Even with agreement "something" needs to be done, the three Mid-Missouri lawmakers said some issues still may not be resolved.

"I think transportation infrastructure and funding will be something that many members of the Legislature want to work on," Riddle said Friday, "but the problem remains that we cannot get everyone to agree to a funding method.

"Until we reach that agreement, the problem will get pushed on to another year."

Bernskoetter said tort reform - changing some of the rules that guide civil lawsuits - is another issue with no guarantee of success, even though it's a priority for incoming Gov. Eric Greitens.

"Lobbyist gift bans and the revolving door issue should pass the General Assembly with ease," Bernskoetter said, "but we have seen senators stand up and filibuster that (lawsuit reform) legislation before."

Kehoe noted the legislative process itself makes passing any bill a challenge.
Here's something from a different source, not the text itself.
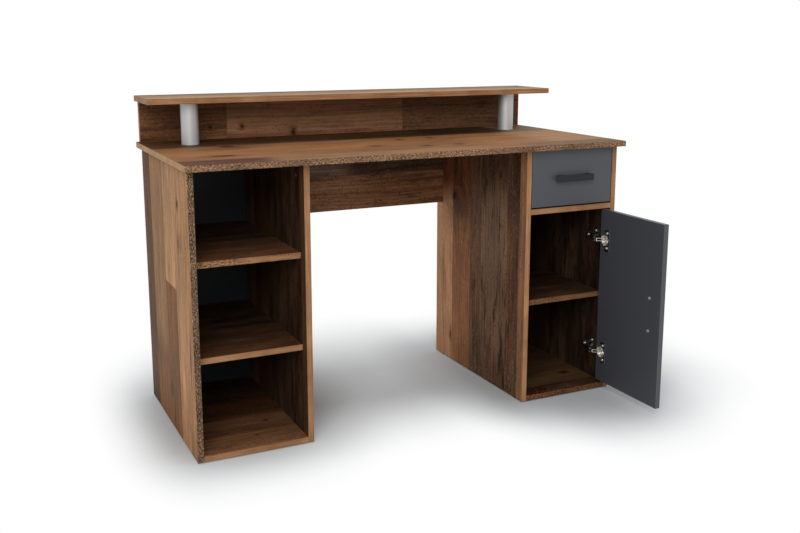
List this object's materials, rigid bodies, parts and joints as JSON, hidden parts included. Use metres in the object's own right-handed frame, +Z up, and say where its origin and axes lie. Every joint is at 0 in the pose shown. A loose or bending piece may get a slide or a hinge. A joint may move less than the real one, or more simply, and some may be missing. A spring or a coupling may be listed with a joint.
{
  "type": "computer desk",
  "caption": "Computer desk with an open shelf pedestal, a drawer and cupboard pedestal, a modesty panel and a long monitor shelf on round tubes.",
  "frame": {"origin": "on the floor, at the middle of the desk's box with the door open at a right angle", "axes": "+X along the desk to the user's right, +Y from the user towards the desk's back, +Z up"},
  "size_m": [1.3, 0.834, 0.9],
  "materials": {
    "plank_decor": "matt reclaimed-plank decor in tan, red-brown and grey-brown planks",
    "graphite_front": "smooth matt graphite grey decor",
    "dark_hardboard": "thin hardboard with a dark grey face",
    "drawer_board": "light grey melamine",
    "pale_hardboard": "thin hardboard with a light grey face",
    "satin_steel": "satin silver tube",
    "anthracite_metal": "satin anthracite coating",
    "nickel_steel": "nickel-plated steel",
    "grey_runner_steel": "light grey powder-coated steel",
    "zinc_steel": "bright zinc-plated steel",
    "cast_zinc": "plain die-cast zinc",
    "white_nylon": "off-white nylon",
    "black_plastic": "black moulded plastic",
    "beech": "plain fluted beech"
  },
  "bodies": {
    "carcass": {"worktop": "plank_decor", "monitor_shelf": "plank_decor", "riser_backboard": "plank_decor", "riser_tube_left": "satin_steel", "riser_tube_right": "satin_steel", "tube_end_plugs": "black_plastic", "tube_bolts": "zinc_steel", "tube_studs": "zinc_steel", "left_outer_side": "plank_decor", "left_inner_side": "plank_decor", "left_bottom_board": "plank_decor", "left_lower_shelf": "plank_decor", "left_upper_shelf": "plank_decor", "left_back_panel": "dark_hardboard", "right_inner_side": "plank_decor", "right_outer_side": "plank_decor", "right_bottom_board": "plank_decor", "drawer_divider": "plank_decor", "cupboard_shelf": "plank_decor", "right_back_panel": "dark_hardboard", "modesty_panel": "plank_decor", "cam_locks": "cast_zinc", "cam_bolts": "zinc_steel", "wooden_dowels": "beech", "shelf_pins": "nickel_steel", "floor_glides": "black_plastic", "cabinet_runner_left": "grey_runner_steel", "cabinet_runner_right": "grey_runner_steel", "cabinet_runner_screws": "zinc_steel", "hinge_plate_upper": "nickel_steel", "hinge_arm_upper": "nickel_steel", "hinge_plate_lower": "nickel_steel", "hinge_arm_lower": "nickel_steel", "hinge_pins": "nickel_steel", "hinge_plate_screws": "nickel_steel", "hinge_arm_screws": "nickel_steel"},
    "door": {"door_panel": "graphite_front", "door_handle": "anthracite_metal", "door_handle_screws": "nickel_steel", "hinge_cup_upper": "nickel_steel", "hinge_cup_lower": "nickel_steel", "hinge_cup_screws": "nickel_steel"},
    "hinge_links": {"hinge_link_upper": "nickel_steel", "hinge_link_lower": "nickel_steel"},
    "drawer": {"drawer_front": "graphite_front", "drawer_left_wall": "drawer_board", "drawer_right_wall": "drawer_board", "drawer_back": "drawer_board", "drawer_floor": "pale_hardboard", "drawer_handle": "anthracite_metal", "drawer_handle_screws": "nickel_steel", "drawer_cam_locks": "cast_zinc", "drawer_cam_bolts": "zinc_steel", "drawer_back_screws": "zinc_steel", "drawer_runner_left": "grey_runner_steel", "drawer_runner_right": "grey_runner_steel", "drawer_runner_screws": "zinc_steel"},
    "cabinet_roller_pair": {"cabinet_rollers": "white_nylon"},
    "drawer_roller_pair": {"drawer_rollers": "white_nylon"}
  },
  "joints": [
    {"name": "door_swing", "type": "hinge", "parent": "carcass", "child": "door", "pos_m": [0.614, -0.148, 0.029], "axis": [0, 0, 1], "range_deg": [-90, 5]},
    {"name": "hinge_link_turn", "type": "hinge", "parent": "carcass", "child": "hinge_links", "pos_m": [0.5866, -0.1389, 0.029], "axis": [0, 0, 1], "range_deg": [-3, 42]},
    {"name": "drawer_slide", "type": "slide", "parent": "carcass", "child": "drawer", "axis": [0, -1, 0], "range_m": [0, 0.33]},
    {"name": "cabinet_roller_turn", "type": "hinge", "parent": "carcass", "child": "cabinet_roller_pair", "pos_m": [0.343, -0.1195, 0.605], "axis": [1, 0, 0], "continuous": true},
    {"name": "drawer_roller_turn", "type": "hinge", "parent": "drawer", "child": "drawer_roller_pair", "pos_m": [0.343, 0.3035, 0.605], "axis": [1, 0, 0], "continuous": true}
  ],
  "couplings": [
    {"joint": "hinge_link_turn", "follows": "door_swing", "ratio": -0.459},
    {"joint": "cabinet_roller_turn", "follows": "drawer_slide", "rad_per_m": 95.238},
    {"joint": "drawer_roller_turn", "follows": "drawer_slide", "rad_per_m": 95.238}
  ]
}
"There are 197 members of the Legislature, each with their own opinions and constituents to represent," he explained, "so writing legislation that will gather enough support to become law isn't always easy."

If Missourians remember only one thing about the legislative session beginning Wednesday, Bernskoetter said it should be "that conservative principles can improve our state and our state government without infringing on our personal freedoms."

Riddle said Missourians "need to know that we are here to listen to their concerns, help in any way we can, and be their voice in the legislative process."

And, Kehoe said, people should know when the session is over "the legislature and the governor took the proper actions to make us one of the most competitive states in the nation for economic development and job growth."